Friday, October 25, 2013

Children's/MG Fiction: Habibi by Naomi Shihab Nye

Publisher: Simon Pulse
Date: 1997
Format: paperback
Source: World Literature Today Book Club
Read: for book club
Pages: 270
Reading time: a couple of days

From GoodReads: The day after Liyana got her first real kiss, her life changed forever. Not because of the kiss, but because it was the day her father announced that the family was moving from St. Louis all the way to Palestine. Though her father grew up there, Liyana knows very little about her family's Arab heritage. Her grandmother and the rest of her relatives who live in the West Bank are strangers, and speak a language she can't understand. It isn't until she meets Omer that her homesickness fades. But Omer is Jewish, and their friendship is silently forbidden in this land. How can they make their families understand? And how can Liyana ever learn to call this place home?

My review: This is a book that I think I would have enjoyed more at a younger age, just because I feel like I would have identified more with the main character during my middle school years in particular. Liyana is an interesting character - compared to those that I am used to in YA novels, she seems simultaneously younger, more naive and sheltered but also more thoughtful and sophisticated. Her creativity and writing, calmness, occasional loneliness, and musings are aspects that I would have been drawn to in my younger days because I identified with them.

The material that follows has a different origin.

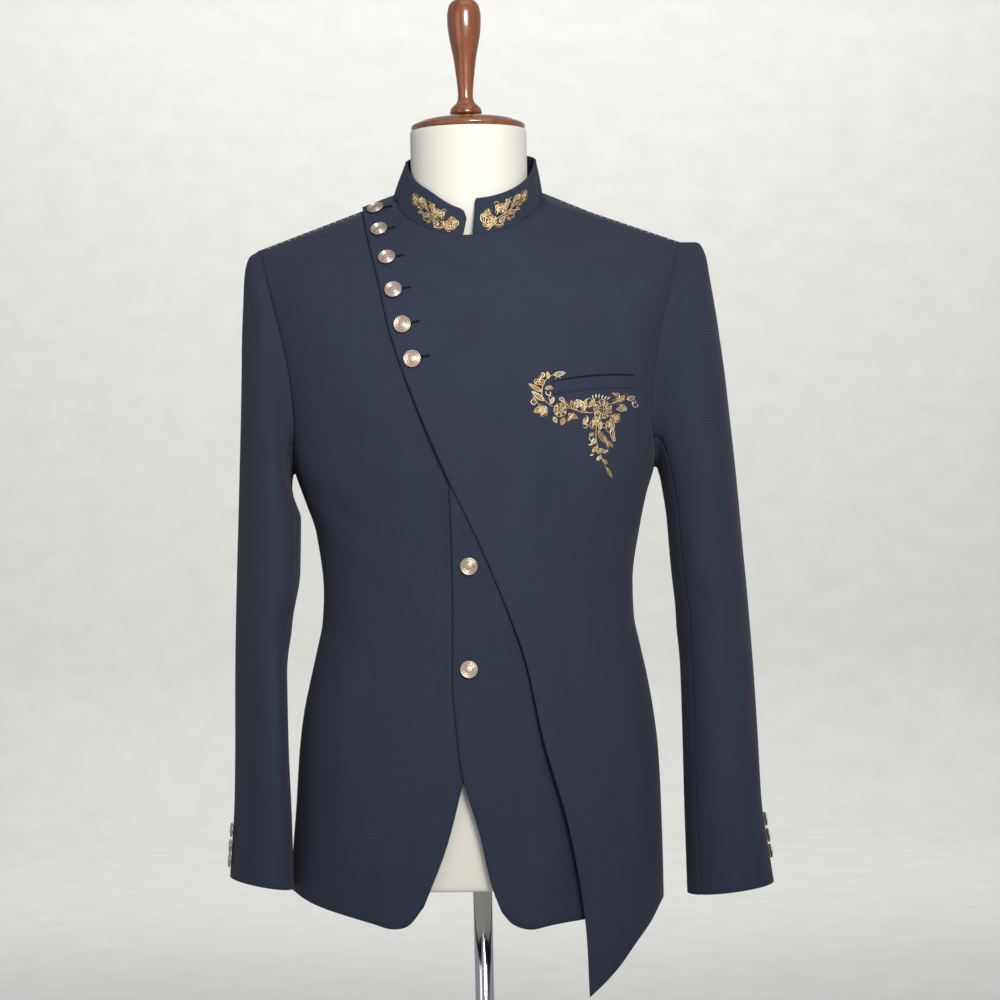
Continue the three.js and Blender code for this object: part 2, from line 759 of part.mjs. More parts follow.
function addCollar() {
  const rise = [0, 0.35, 0.7, 1];
  const outer = [];
  const inner = [];
  const turns = [COLLAR_LEFT_END_TURN];
  for (let turn = NECK_STEP; turn < 360; turn += NECK_STEP) {
    turns.push(turn);
  }
  turns.push(360 - COLLAR_RIGHT_END_TURN);
  for (const share of [...rise].reverse()) {
    const outerRow = [];
    const innerRow = [];
    for (const turn of turns) {
      const outward = new THREE.Vector3(Math.sin(turn * DEGREE), -Math.cos(turn * DEGREE), 0);
      const point = collarFoot(turn).lerp(collarTop(turn), share);
      outerRow.push(point);
      innerRow.push(point.clone().addScaledVector(outward, -COLLAR_THICKNESS));
    }
    outer.push(outerRow);
    inner.push(innerRow);
  }
  add('collar_band', wall(outer, inner), 'suiting');
}

// Welt of the chest pocket, laid on the overlap

function addWelt() {
  const startAcross = 83;
  const startTop = 1248.5;
  const rise = 6;
  const columns = 4;
  const rows = 1;
  const grid = Array.from({ length: rows + 1 }, (_, j) => Array.from({ length: columns + 1 }, (__, i) => {
    const u = i / columns;
    const height = startTop + rise * Math.sin(u * Math.PI * 0.62) - WELT_HEIGHT * (j / rows);
    return flat(startAcross + WELT_LENGTH * u, height);
  }));
  const offset = (place) => overlapOffset(place) + WELT_STAND + CLOTH;
  add('chest_welt', clothPanel(grid, offset), 'suiting');
}

// Buttons

const placketButtons = table(['across', 'height'], [
  [-95.4, 1433],
  [-91.6, 1409],
  [-83.5, 1378],
  [-76.9, 1344],
  [-68.1, 1309],
  [-58.5, 1274],
]);

const frontButtons = table(['across', 'height'], [
  [-6, 1064],
  [-8, 959],
]);

const cuffButtons = table(['label', 'side', 'firstRing', 'ringStep'], [
  ['right', -1, 12.45, 0.46],
  ['left', 1, 12.5, 0.38],
]);
const CUFF_BUTTON_TURN = -8;
const CUFF_BUTTON_COUNT = 3;

// Half outline of a shank button, from the cloth outward, in parts of its radius
function buttonGeometry(radius, segments) {
  const outline = [
    [0, 0],
    [0.25, 0],
    [0.25, 0.16],
    [0.9, 0.2],
    [1, 0.32],
    [0.93, 0.44],
    [0.8, 0.38],
    [0.35, 0.4],
    [0, 0.5],
  ];
  const points = outline.map(([r, h]) => new THREE.Vector2(r * radius, h * radius));
  const geometry = new THREE.LatheGeometry(points, segments);
  geometry.rotateX(Math.PI / 2);
  return geometry;
}

function placeButton(name, geometry, point, normal) {
  const turn = new THREE.Quaternion().setFromUnitVectors(new THREE.Vector3(0, 0, 1), normal);
  const matrix = new THREE.Matrix4().compose(point, turn, new THREE.Vector3(1, 1, 1));
  add(name, geometry.applyMatrix4(matrix), 'metal');
}

const BUTTON_STAND = 0.4;
const BUTTON_SEARCH = 20;

// Where a line along the normal meets the outer face of a panel
function onPanel(panel, point, normal) {
  const start = point.clone().addScaledVector(normal, BUTTON_SEARCH);
  const line = new THREE.Raycaster(start, normal.clone().negate());
  return line.intersectObject(panel)[0].point;
}

function addPanelButton(name, row, panelName) {
  const place = flat(row.across, row.height);
  const normal = bodyNormal(place.girth, place.height);
  const seat = onPanel(group.getObjectByName(panelName), bodyPoint(place.girth, place.height), normal);
  const geometry = buttonGeometry(BUTTON_DIAMETER / 2, 16);
  placeButton(name, geometry, seat.addScaledVector(normal, BUTTON_STAND), normal);
}

function addButtons() {
  placketButtons.forEach((row, k) => addPanelButton(`button_placket_${k + 1}`, row, 'left_front_overlap'));
  frontButtons.forEach((row, k) => addPanelButton(`button_front_${k + 1}`, row, 'left_under_front'));
  for (const row of cuffButtons) {
    for (let k = 0; k < CUFF_BUTTON_COUNT; k += 1) {
      const ring = row.firstRing + k * row.ringStep;
      const normal = sleeveNormal(row.side, ring, CUFF_BUTTON_TURN);
      const point = sleevePoint(row.side, ring, CUFF_BUTTON_TURN).addScaledVector(normal, BUTTON_STAND);
      const geometry = buttonGeometry(CUFF_BUTTON_DIAMETER / 2, 12);
      placeButton(`button_cuff_${row.label}_${k + 1}`, geometry, point, normal);
    }
  }
}

// Form

const EDGE_DEPTH = 0.3;

// Distance from the upright axis to the form's skin, found by halving
function formRadius(centre, direction, height) {
  const inside = (radius) => {
    const x = centre.x + direction.x * radius;
    const y = centre.y + direction.y * radius;
    if (Math.abs(x) >= halfWidth(formShape, x, height)) {
      return false;
    }
    const front = surfaceDepth(formShape, x, height, false) + EDGE_DEPTH;
    const back = surfaceDepth(formShape, x, height, true) - EDGE_DEPTH;
    return y > front && y < back;
  };
  let low = 0;
  let high = 260;
  for (let k = 0; k < 24; k += 1) {
    const middle = (low + high) / 2;
    if (inside(middle)) {
      low = middle;
    } else {
      high = middle;
    }
  }
  return low;
}

function addForm() {
  const segments = 40;
  const heights = [733, 736, 780, 830, 880, 930, 975, 1020, 1065, 1110, 1160, 1210, 1260, 1300, 1330,
    1352, 1370, 1383, 1393, 1402, 1411, 1420, 1429, 1437, 1444, 1452, 1462, 1475, 1500, 1518];
  const neckPower = 40;
  const bottomRound = 0.985;
  const rings = heights.map((height) => Array.from({ length: segments }, (_, k) => {
    const angle = (k / segments) * 2 * Math.PI;
    const direction = new THREE.Vector2(1.7 * Math.cos(angle), Math.sin(angle)).normalize();
    const neckShare = smoothStep(1380, 1450, height);
    const centre = new THREE.Vector2(FORM_NECK_SHIFT * neckShare, mix(SIDE_Y, NECK_Y, neckShare));
    const torso = formRadius(centre, direction, height);
    const rounded = (torso ** neckPower + FORM_NECK_RADIUS ** neckPower) ** (1 / neckPower);
    const radius = rounded * (height === FORM_BOTTOM ? bottomRound : 1);
    return new THREE.Vector3(centre.x + direction.x * radius, centre.y + direction.y * radius, height);
  }));
  const positions = [];
  for (const ring of rings) {
    for (const point of ring) {
      positions.push(point.x, point.y, point.z);
    }
  }
  const bottom = positions.length / 3;
  positions.push(0, SIDE_Y, heights[0]);
  const top = bottom + 1;
  positions.push(FORM_NECK_SHIFT, NECK_Y, heights[heights.length - 1]);
  const index = [];
  const last = rings.length - 1;
  for (let k = 0; k < segments; k += 1) {
    const next = (k + 1) % segments;
    for (let j = 0; j < last; j += 1) {
      const a = j * segments + k;
      const b = j * segments + next;
      const c = (j + 1) * segments + next;
      const d = (j + 1) * segments + k;
      index.push(a, b, c, a, c, d);
    }
    index.push(bottom, next, k);
    index.push(top, last * segments + k, last * segments + next);
  }
  const geometry = new THREE.BufferGeometry();
  geometry.setAttribute('position', new THREE.Float32BufferAttribute(positions, 3));
  geometry.setIndex(index);
  geometry.computeVertexNormals();
  add('form_torso', geometry, 'ivory');
}

function turned(outline, segments) {
  const points = outline.map(([radius, height]) => new THREE.Vector2(radius, height));
  const geometry = new THREE.LatheGeometry(points, segments);
  geometry.rotateX(Math.PI / 2);
  return geometry;
}

function addWoodAndStand() {
  const capBottom = FORM_NECK_TOP + SEAM;
  const capTop = capBottom + CAP_HEIGHT;
  const cap = turned([
    [0, capBottom],
    [CAP_RADIUS - 2, capBottom],
    [CAP_RADIUS, capBottom + 1.5],
    [CAP_RADIUS - 0.6, capBottom + CAP_EDGE],
    [CAP_RADIUS - 6, capBottom + 8.5],
    [CAP_RADIUS - 18, capBottom + 12],
    [CAP_RADIUS - 34, capBottom + 14.3],
    [12, capTop],
    [0, capTop],
  ], 36);
  cap.translate(FORM_NECK_SHIFT, NECK_Y, 0);
  add('neck_cap', cap, 'lacquer');

  const foot = capTop + SEAM;
  const knob = turned([
    [0, foot],
    [9.4, foot],
    [9.4, foot + 1],
    [16.9, foot + 2.2],
    [16.9, foot + 4.5],
    [15.6, foot + 8],
    [12.6, foot + 11.2],
    [8.7, foot + 16],
    [8, foot + 25],
    [10, foot + 45],
    [12.8, foot + 65],
    [16.4, foot + 84],
    [17.8, foot + 102],
    [16.6, foot + 113],
    [10.5, foot + 121],
    [7.5, foot + 122.5],
    [6.6, foot + 126],
    [0, foot + 128],
  ], 24);
  knob.translate(FORM_NECK_SHIFT - 2, NECK_Y, 0);
  add('finial', knob, 'lacquer');

  add('stand_base', turned([
    [0, 0],
    [FOOT_RADIUS, 0],
    [FOOT_RADIUS, FOOT_THICKNESS - 2],
    [FOOT_RADIUS - 2, FOOT_THICKNESS],
    [HUB_RADIUS + 12, FOOT_THICKNESS + 5],
    [HUB_RADIUS + 2, FOOT_THICKNESS + 9],
    [HUB_RADIUS, FOOT_THICKNESS + 14],
    [HUB_RADIUS, HUB_TOP - 2],
    [HUB_RADIUS - 2, HUB_TOP],
    [0, HUB_TOP],
  ], 48), 'chrome');

  add('pole', turned([
    [0, HUB_TOP + SEAM],
    [POLE_RADIUS, HUB_TOP + SEAM],
    [POLE_RADIUS, FORM_BOTTOM - SEAM],
    [0, FORM_BOTTOM - SEAM],
  ], 24), 'chrome');
}

addForm();
addWoodAndStand();
addRightFront();
addLeftUnderFront();
addOverlap();
addSidePanel('right_side_panel', -1, RIGHT_SIDE_HEM_HEIGHT);
addSidePanel('left_side_panel', 1, LEFT_SIDE_HEM_HEIGHT);
addBack('right_back', -1);
addBack('left_back', 1);
addCollar();
for (const [label, side] of [['right', -1], ['left', 1]]) {
  addSleevePiece(`${label}_top_sleeve`, side, HIND_SLEEVE_SEAM, FRONT_SLEEVE_SEAM, 10);
  addSleevePiece(`${label}_under_sleeve`, side, FRONT_SLEEVE_SEAM, 360 + HIND_SLEEVE_SEAM, 10);
}
addWelt();
addButtons();

export default group;
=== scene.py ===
# %% [markdown]
# # A bandhgala jacket on a dress form
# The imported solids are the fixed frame. Each visible piece is made again at a finer
# size in the same place: cloth as thin walls with turned edges, metal and wood as
# turned shapes. Sizes are written in millimetres, as a tailor writes them, and every
# mesh is scaled to metres when it is made.

import math

import bpy
import numpy as np
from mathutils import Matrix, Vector


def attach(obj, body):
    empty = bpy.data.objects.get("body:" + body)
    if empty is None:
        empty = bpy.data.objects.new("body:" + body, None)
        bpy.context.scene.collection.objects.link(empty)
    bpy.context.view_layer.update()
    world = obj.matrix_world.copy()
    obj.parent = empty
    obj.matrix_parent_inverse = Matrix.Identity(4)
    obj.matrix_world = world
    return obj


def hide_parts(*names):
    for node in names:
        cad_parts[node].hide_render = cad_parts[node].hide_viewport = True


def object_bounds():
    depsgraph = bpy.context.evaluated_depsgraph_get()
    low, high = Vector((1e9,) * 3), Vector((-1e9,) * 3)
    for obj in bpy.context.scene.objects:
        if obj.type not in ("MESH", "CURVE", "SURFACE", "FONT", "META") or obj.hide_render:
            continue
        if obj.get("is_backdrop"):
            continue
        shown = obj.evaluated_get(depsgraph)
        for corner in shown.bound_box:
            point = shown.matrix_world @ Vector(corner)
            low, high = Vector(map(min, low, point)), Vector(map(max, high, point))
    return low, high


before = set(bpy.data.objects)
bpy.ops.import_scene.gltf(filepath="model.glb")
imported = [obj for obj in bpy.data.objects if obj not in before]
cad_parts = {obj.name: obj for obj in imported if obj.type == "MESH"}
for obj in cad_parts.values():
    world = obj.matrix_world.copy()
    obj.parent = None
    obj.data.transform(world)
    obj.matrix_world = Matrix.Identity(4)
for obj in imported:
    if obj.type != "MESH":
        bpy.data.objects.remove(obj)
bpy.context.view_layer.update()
MM = 0.001
print("solids in the frame:", len(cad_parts))

# %% [markdown]
# ## Reading a tailor's table
# A cut is a short table of widths and depths at a few heights. The value between two
# rows comes from a smooth curve that never swings past the rows, so the waist stays
# where the table puts it. NumPy reads a whole grid of points in one call.

# %% Tables and soft steps


def table(columns, rows):
    return dict(zip(columns.split(), np.array(rows, float).T))


def read(rows, key, column, value):
    xs, ys = rows[key], rows[column]
    step = np.diff(xs)
    secant = np.diff(ys) / step
    before, after = secant[:-1], secant[1:]
    same = before * after > 0
    total = np.where(same, before + after, 1)
    middle = np.where(same, 2 * before * after / total, 0)
    slope = np.concatenate([secant[:1], middle, secant[-1:]])
    value = np.clip(value, xs[0], xs[-1])
    k = np.clip(np.searchsorted(xs, value, side="right") - 1, 0, len(step) - 1)
    t = (value - xs[k]) / step[k]
    rise = ys[k + 1] - ys[k]
    a = slope[k] * step[k] - rise
    b = rise - slope[k + 1] * step[k]
    return ys[k] + t * rise + t * (1 - t) * (a * (1 - t) + b * t)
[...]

Perhaps because of this characterization, I felt like I had about outgrown the audience range of this novel. It's a nice book, of course, and has some good messages about community and acceptance and getting along with each other despite any differences, but it just flows differently from what I am now used to. I am used to aspects of the plot and of characters being explored more than they are in this novel, where Omer and other friends feel flat and the potential central conflicts flash by with relatively little effect. Fifteen years after the book's initial publication, I also struggled to place the events of the novel in context: are they taking place a couple decades in the past, or in the 1990s, or are they still realistic for Palestine in 2013? The stories and messages within Habibi are certainly still relevant, but, as an older (i.e., not child/tween) reader, I found it difficult to truly engage with the characters and plot as well as to fully figure out their connection with current events.